WRITTEN EXERCISE>
Return the lines from the line containing "Reconstruct the object" through the line containing "pad_length = 12.4; // [12:0.05:12.9]" exactly. No other line should appear in the answer.

....................

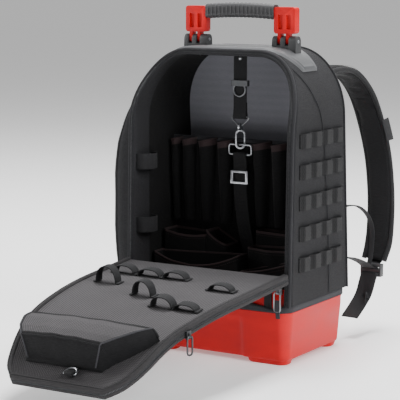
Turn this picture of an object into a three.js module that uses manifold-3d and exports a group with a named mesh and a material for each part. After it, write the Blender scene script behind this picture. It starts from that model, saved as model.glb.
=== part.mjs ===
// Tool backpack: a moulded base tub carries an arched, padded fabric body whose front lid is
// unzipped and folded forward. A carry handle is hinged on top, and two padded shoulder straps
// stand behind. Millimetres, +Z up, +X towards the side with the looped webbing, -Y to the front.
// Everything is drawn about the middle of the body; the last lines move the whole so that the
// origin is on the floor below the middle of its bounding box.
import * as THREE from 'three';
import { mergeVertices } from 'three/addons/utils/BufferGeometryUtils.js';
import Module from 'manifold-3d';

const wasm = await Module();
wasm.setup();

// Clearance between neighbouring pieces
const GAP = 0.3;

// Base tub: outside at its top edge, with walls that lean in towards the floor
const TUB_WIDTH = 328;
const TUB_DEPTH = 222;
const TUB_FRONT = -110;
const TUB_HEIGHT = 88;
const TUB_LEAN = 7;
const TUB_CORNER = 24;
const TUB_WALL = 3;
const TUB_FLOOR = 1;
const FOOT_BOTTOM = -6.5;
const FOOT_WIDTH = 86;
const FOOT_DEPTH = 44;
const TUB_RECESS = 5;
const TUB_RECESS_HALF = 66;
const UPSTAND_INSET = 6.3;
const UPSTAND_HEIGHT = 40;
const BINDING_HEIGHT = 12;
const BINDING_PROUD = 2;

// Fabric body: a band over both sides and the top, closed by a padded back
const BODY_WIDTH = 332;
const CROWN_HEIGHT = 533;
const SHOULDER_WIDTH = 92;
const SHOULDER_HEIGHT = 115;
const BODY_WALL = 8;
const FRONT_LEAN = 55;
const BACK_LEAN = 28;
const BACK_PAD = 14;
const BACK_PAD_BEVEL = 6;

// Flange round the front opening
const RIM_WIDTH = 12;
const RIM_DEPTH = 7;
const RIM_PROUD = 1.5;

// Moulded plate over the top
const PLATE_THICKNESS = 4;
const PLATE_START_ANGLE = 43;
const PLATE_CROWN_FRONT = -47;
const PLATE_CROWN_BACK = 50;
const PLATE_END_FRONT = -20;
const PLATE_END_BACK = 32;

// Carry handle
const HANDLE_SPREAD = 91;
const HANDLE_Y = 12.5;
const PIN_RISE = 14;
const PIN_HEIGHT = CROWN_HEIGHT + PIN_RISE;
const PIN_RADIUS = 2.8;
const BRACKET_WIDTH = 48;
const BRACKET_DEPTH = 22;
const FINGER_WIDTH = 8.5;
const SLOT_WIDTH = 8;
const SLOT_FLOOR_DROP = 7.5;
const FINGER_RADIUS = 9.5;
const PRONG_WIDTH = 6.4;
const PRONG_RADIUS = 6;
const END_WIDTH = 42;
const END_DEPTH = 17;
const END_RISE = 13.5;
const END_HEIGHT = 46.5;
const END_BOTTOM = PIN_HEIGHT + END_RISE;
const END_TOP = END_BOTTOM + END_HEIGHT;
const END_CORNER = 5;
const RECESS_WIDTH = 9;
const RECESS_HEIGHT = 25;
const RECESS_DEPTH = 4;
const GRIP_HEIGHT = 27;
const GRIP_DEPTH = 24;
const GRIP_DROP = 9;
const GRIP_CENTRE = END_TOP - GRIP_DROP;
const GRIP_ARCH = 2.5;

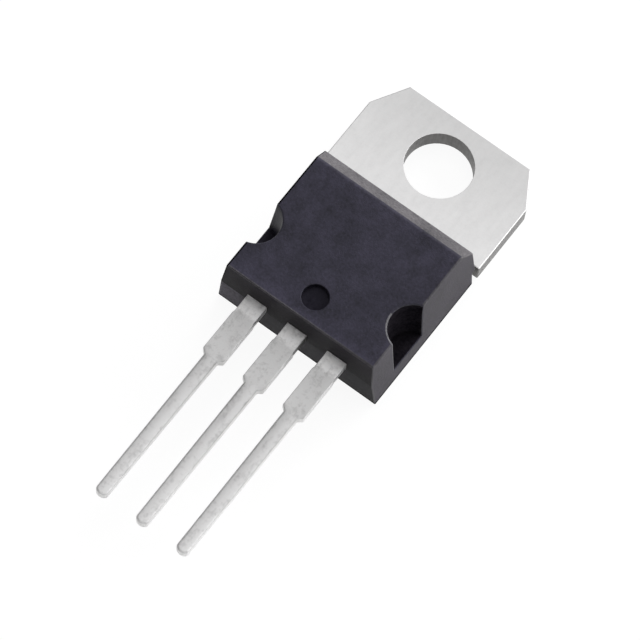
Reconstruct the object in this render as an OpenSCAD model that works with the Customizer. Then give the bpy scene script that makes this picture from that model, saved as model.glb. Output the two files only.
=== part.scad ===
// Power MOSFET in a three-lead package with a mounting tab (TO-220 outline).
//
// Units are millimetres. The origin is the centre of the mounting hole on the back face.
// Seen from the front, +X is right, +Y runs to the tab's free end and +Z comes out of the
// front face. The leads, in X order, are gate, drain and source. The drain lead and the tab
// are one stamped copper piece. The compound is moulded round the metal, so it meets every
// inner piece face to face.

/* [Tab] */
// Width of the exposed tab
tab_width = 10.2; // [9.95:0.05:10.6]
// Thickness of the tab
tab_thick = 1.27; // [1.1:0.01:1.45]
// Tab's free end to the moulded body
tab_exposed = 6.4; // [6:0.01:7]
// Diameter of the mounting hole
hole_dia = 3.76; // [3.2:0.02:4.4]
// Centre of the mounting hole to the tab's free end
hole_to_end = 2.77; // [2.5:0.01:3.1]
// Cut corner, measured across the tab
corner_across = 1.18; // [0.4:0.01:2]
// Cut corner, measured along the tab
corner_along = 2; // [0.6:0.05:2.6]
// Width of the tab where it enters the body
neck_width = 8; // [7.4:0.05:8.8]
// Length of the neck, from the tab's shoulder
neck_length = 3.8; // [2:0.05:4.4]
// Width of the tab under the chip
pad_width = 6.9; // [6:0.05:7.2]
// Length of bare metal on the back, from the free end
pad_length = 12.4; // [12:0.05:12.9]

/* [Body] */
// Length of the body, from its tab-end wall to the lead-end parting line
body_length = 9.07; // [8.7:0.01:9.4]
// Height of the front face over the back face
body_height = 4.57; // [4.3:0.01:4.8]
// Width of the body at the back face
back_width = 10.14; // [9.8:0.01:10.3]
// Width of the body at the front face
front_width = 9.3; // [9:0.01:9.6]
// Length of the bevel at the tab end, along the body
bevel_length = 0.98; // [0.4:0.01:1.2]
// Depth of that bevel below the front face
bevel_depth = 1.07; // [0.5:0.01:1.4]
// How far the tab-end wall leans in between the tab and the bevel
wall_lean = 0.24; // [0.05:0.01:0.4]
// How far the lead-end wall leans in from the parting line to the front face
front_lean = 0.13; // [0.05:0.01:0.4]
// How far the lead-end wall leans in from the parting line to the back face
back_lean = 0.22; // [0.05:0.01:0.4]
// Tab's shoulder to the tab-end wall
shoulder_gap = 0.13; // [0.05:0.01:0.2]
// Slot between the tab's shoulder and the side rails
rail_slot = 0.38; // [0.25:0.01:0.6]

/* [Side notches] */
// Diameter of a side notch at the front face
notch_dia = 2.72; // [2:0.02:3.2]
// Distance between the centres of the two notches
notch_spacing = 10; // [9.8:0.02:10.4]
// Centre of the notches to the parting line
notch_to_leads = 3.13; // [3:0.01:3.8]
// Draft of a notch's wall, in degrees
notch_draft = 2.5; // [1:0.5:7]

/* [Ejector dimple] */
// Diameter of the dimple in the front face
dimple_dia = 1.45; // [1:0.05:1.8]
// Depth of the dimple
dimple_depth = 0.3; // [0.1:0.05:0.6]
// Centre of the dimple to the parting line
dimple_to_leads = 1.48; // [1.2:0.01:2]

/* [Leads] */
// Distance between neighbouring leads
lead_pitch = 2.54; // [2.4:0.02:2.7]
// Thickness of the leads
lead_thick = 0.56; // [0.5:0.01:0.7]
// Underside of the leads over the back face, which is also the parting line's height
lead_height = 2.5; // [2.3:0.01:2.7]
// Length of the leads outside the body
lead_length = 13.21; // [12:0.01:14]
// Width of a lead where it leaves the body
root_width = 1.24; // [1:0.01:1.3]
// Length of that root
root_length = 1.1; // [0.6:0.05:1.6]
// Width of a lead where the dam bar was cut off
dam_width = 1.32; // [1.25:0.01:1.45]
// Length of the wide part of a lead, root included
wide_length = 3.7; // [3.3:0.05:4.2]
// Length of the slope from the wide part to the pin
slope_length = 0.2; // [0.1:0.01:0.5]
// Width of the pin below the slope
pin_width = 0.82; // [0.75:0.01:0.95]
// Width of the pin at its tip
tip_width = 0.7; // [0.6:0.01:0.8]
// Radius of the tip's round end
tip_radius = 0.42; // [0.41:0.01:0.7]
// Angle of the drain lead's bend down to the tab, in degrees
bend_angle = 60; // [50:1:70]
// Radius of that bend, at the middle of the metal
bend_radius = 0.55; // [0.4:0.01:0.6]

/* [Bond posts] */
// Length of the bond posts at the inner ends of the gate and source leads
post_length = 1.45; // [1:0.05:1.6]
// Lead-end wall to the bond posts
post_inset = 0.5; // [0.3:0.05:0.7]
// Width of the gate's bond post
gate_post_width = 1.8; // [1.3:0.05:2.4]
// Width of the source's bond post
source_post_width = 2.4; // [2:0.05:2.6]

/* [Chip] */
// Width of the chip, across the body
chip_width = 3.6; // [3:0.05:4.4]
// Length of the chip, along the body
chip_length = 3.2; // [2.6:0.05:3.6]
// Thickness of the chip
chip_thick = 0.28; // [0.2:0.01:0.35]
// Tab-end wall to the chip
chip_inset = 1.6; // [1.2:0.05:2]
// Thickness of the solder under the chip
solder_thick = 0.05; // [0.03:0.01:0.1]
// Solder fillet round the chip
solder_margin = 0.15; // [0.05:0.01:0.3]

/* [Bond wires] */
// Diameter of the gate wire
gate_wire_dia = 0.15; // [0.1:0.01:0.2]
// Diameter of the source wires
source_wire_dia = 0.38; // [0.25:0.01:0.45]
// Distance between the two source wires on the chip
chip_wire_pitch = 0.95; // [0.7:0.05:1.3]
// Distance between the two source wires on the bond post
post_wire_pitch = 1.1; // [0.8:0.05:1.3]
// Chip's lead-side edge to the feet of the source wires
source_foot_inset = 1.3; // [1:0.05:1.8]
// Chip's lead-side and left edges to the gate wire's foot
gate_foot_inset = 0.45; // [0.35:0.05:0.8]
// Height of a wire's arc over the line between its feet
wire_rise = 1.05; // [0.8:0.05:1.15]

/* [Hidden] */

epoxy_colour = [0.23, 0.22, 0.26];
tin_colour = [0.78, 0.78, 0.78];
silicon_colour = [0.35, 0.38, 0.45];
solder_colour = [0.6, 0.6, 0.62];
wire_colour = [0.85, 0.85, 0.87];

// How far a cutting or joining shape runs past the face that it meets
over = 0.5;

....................

SOLUTION FOR THIS EXERCISE>
Reconstruct the object in this render as an OpenSCAD model that works with the Customizer. Then give the bpy scene script that makes this picture from that model, saved as model.glb. Output the two files only.
=== part.scad ===
// Power MOSFET in a three-lead package with a mounting tab (TO-220 outline).
//
// Units are millimetres. The origin is the centre of the mounting hole on the back face.
// Seen from the front, +X is right, +Y runs to the tab's free end and +Z comes out of the
// front face. The leads, in X order, are gate, drain and source. The drain lead and the tab
// are one stamped copper piece. The compound is moulded round the metal, so it meets every
// inner piece face to face.

/* [Tab] */
// Width of the exposed tab
tab_width = 10.2; // [9.95:0.05:10.6]
// Thickness of the tab
tab_thick = 1.27; // [1.1:0.01:1.45]
// Tab's free end to the moulded body
tab_exposed = 6.4; // [6:0.01:7]
// Diameter of the mounting hole
hole_dia = 3.76; // [3.2:0.02:4.4]
// Centre of the mounting hole to the tab's free end
hole_to_end = 2.77; // [2.5:0.01:3.1]
// Cut corner, measured across the tab
corner_across = 1.18; // [0.4:0.01:2]
// Cut corner, measured along the tab
corner_along = 2; // [0.6:0.05:2.6]
// Width of the tab where it enters the body
neck_width = 8; // [7.4:0.05:8.8]
// Length of the neck, from the tab's shoulder
neck_length = 3.8; // [2:0.05:4.4]
// Width of the tab under the chip
pad_width = 6.9; // [6:0.05:7.2]
// Length of bare metal on the back, from the free end
pad_length = 12.4; // [12:0.05:12.9]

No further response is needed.